It’s harvest time in Kansas. Across the state, combines have begun shaving down and chopping up over 6 million acres of corn.
Isaac Yara is a truck driver, so he sees almost nothing but those corn fields hauling grain across the high plains. This season is a busy one for him.
“I would say the main thing that I haul the most would be corn,” Yara said as he parked his semi for the day.
Why are those signature corn fields so ubiquitous in rural America, including western Kansas where the crop relies on the shrinking Ogallala Aquifer to thrive?
That’s because in western Kansas, there is a huge demand for it. The major corn industry is connected to most of the jobs, like truck driving, the cattle industry and farming.
But the problem is, corn is not as well suited as other crops to this region. All of the economic infrastructure and pressure makes growing corn a simple choice for now, but in the long term it might not be a sustainable option.
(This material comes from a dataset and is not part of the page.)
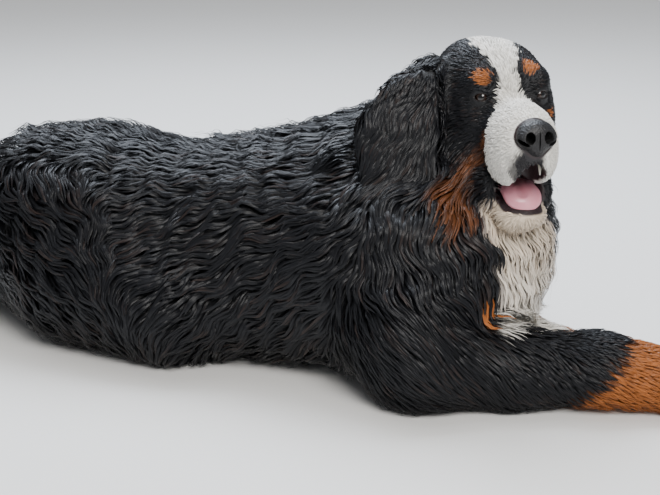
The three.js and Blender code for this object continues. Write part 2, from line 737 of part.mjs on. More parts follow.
const material = (colour, roughness) => new THREE.MeshStandardMaterial({
  color: COLOURS[colour], roughness, metalness: 0,
});
const dog = new THREE.Group();
const headGroup = new THREE.Group();
headGroup.applyMatrix4(HEAD_FRAME);
dog.add(headGroup);

function addPart(group, name, solid, colour, roughness = 0.8) {
  const geometry = geometryOf(solid);
  group.updateMatrix();
  if (group !== dog) geometry.applyMatrix4(group.matrix.clone().invert());
  const mesh = new THREE.Mesh(geometry, material(colour, roughness));
  mesh.name = name;
  group.add(mesh);
}

const legNames = Object.keys(LEGS);
const clawTools = legNames.flatMap((name) =>
  clawPlaces(name).map((place) => solidOf(clawGeometry(GAP).applyMatrix4(place))),
);
for (const name of legNames) {
  clawPlaces(name).forEach((place, i) => {
    const claw = new THREE.Mesh(clawGeometry(0), material("claw", 0.5));
    claw.name = `claw_${name}_${i + 1}`;
    claw.applyMatrix4(place);
    dog.add(claw);
  });
}

const earlier = [];
function settle(group, name, build, colour, roughness) {
  const solid = largest(cutBy(build(0), [...earlier, UNDER_FLOOR]));
  addPart(group, name, combed(solid), colour, roughness);
  earlier.push(build(GAP));
}

settle(headGroup, "eye_right", (grow) => eyeSolid(-1, grow), "eye", 0.1);
settle(headGroup, "eye_left", (grow) => eyeSolid(1, grow), "eye", 0.1);
settle(headGroup, "nose", noseSolid, "nose", 0.45);
settle(headGroup, "tongue", tongueSolid, "tongue", 0.4);
settle(headGroup, "lower_jaw", jawSolid, "white");
settle(headGroup, "head", headSolid, "black");
settle(headGroup, "ear_right", (grow) => earSolid("ear_right", grow), "black");
settle(headGroup, "ear_left", (grow) => earSolid("ear_left", grow), "black");
earlier.push(...clawTools);
for (const name of legNames) settle(dog, name, (grow) => legSolid(name, grow), "black");
for (const name of ["neck", "torso", "tail"]) settle(dog, name, (grow) => trunkSolid(name, grow), "black");

// The origin is the middle of the footprint, on the floor.
const box = new THREE.Box3().setFromObject(dog, true);
dog.position.set(-(box.min.x + box.max.x) / 2, -(box.min.y + box.max.y) / 2, 0);
dog.updateMatrixWorld(true);

export default dog;
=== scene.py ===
"""Bernese mountain dog lying on its chest, head turned to its right: skin, coat, eyes, nose, mouth, claws.

Shapes are worked out in millimetres in the dog's own axes (X forward, Y to its left, Z up, floor at 0) and
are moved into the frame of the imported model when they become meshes.
"""

import json
import math

import bmesh
import bpy
import numpy as np
from bpy.props import FloatProperty, FloatVectorProperty, IntProperty, PointerProperty
from mathutils import Euler, Matrix, Vector
from mathutils.kdtree import KDTree

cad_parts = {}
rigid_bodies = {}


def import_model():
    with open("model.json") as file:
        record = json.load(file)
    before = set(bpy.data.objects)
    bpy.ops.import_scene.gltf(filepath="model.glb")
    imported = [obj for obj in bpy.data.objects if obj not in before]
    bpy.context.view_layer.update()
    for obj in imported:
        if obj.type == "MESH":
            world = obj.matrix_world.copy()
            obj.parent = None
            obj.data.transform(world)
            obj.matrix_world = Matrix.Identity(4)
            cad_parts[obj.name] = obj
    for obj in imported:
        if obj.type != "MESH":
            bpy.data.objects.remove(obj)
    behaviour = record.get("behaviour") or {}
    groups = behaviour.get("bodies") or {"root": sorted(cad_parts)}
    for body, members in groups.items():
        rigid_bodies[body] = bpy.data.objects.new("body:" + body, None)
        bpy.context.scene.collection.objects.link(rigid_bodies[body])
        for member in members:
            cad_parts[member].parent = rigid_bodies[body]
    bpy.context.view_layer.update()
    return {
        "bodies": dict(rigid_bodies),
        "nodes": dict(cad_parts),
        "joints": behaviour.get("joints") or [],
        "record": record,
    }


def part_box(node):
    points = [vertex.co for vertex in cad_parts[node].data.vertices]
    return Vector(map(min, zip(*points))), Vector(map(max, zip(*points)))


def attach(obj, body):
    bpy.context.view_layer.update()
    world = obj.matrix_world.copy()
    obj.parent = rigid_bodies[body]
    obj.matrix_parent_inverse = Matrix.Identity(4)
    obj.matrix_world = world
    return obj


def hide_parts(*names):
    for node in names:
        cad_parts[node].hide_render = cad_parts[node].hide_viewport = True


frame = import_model()

bl_info = {
    "name": "Bernese Mountain Dog",
    "version": (1, 0, 0),
    "blender": (4, 5, 0),
    "location": "View3D > Sidebar > Dog",
    "description": "Dresses a lying Bernese mountain dog in skin and a long tricolour coat",
    "category": "Object",
}

MM = 0.001
BODY = "root"

# Driving sizes, in millimetres and degrees
HEAD_PLACE = (130, -16, 368)
HEAD_TURN = (-66.5, 2.5, 1)
EYE_SPOT = (51, 36, 7)
EYE_RADIUS = 12
EYE_TURN = (27, 8)
EYE_INWARD = {-1: 1, 1: 4}  # how far each eye stands in from its packed place
NOSE_SPOT = (149, 0, -25)
FLOOR_CLEAR = 2.5


def frame_of(place=(0, 0, 0), turn=(0, 0, 0)):
    """A frame from its place and its yaw, pitch (nose up) and roll in degrees."""
    yaw, pitch, roll = (math.radians(angle) for angle in turn)
    return Matrix.Translation(place) @ Euler((roll, -pitch, yaw), "XYZ").to_matrix().to_4x4()


def between(start, end):
    """A frame in the middle of two points, its z along the way from the first to the second."""
    turn = (end - start).to_track_quat("Z", "Y").to_matrix().to_4x4()
    return Matrix.Translation((start + end) / 2) @ turn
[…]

THE CORN you see is generally not for human consumption. A lot of states, including Kansas, plant a shorter, starchier version called field corn.
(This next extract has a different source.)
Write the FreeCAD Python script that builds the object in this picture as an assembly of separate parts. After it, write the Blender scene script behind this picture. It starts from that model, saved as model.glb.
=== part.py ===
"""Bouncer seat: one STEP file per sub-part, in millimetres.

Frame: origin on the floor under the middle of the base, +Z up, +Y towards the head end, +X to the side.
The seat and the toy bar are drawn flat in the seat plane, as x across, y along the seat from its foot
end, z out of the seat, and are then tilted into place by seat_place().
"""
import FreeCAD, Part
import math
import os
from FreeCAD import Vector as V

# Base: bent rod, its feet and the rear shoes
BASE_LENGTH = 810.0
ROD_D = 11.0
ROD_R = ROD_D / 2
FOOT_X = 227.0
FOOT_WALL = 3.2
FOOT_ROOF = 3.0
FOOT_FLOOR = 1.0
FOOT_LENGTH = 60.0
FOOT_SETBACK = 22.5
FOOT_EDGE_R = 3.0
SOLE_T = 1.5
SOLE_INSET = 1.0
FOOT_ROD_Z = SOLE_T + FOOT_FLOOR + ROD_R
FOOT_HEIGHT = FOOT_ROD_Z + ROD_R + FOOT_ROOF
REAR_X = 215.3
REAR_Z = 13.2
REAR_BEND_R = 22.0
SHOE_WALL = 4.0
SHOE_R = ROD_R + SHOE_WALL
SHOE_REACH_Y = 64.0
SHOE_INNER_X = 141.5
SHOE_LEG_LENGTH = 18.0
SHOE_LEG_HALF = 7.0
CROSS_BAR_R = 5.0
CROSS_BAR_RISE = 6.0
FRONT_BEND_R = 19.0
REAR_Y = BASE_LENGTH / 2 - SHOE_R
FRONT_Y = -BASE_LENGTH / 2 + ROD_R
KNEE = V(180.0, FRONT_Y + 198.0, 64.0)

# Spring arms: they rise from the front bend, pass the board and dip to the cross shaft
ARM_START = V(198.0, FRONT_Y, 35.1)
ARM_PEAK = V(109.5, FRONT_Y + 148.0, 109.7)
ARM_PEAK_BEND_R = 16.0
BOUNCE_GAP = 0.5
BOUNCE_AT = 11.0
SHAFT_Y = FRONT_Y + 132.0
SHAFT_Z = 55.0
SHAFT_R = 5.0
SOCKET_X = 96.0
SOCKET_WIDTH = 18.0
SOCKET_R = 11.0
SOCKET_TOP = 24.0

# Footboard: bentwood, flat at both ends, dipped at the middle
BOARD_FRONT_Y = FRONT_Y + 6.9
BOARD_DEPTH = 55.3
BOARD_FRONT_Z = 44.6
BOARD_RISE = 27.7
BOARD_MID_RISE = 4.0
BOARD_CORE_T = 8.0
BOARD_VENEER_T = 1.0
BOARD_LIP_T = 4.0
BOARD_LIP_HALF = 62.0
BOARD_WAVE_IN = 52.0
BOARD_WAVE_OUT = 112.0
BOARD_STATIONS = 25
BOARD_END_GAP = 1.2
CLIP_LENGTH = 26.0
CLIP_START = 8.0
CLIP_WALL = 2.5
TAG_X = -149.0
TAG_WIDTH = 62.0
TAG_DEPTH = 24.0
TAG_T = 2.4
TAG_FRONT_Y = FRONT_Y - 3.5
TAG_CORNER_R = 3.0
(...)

This corn won’t taste good to us, but it’s perfect for cattle. It’s also good for producing biofuel in ethanol plants. But that main use is pressing that starchy corn into a softer, highly digestible, high-protein feed.
It starts out on the farm. Yara drives his truck out to a farmer’s field, gets loaded up with corn and takes it to feedlots. But not usually the feedlots across western Kansas.
“I’ll go pick up in Greensburg, Kansas, or around those areas,” Yara said. “I’ll pick up corn there and then I’ll just bring it down over to the Texas Panhandle.”
Yara described what the industry refers to as the southward flow of grain across the Plains. Despite Kansas being covered in millions of acres of corn, truck drivers and cattle feedlots will tell you a lot used here still comes from the original corn belt in Nebraska, Iowa or Illinois, not down the road.
“We take fertilizer up north to Nebraska or South Dakota, and we’ll bring back corn product, or corn itself,” Yara said.
GRAIN MARKETING economist Mark Welch at Texas A&M University said corn is the staple crop for the beef industry. It’s virtually always in demand, it’s also reliable, so a lot of farmers will plant some corn for a steady crop and good returns.
“In terms of dollars per acre, the return possibilities for corn are pretty attractive,” Welch said.
Over the years, hybrids have capitalized on irrigation to survive drier periods, and subsidies from the federal government have made corn common.
Since 1995, the federal government has paid out $21 billion in subsidies for corn to farmers nationwide, making it the most subsidized crop. Second place is wheat with about half of those subsidies.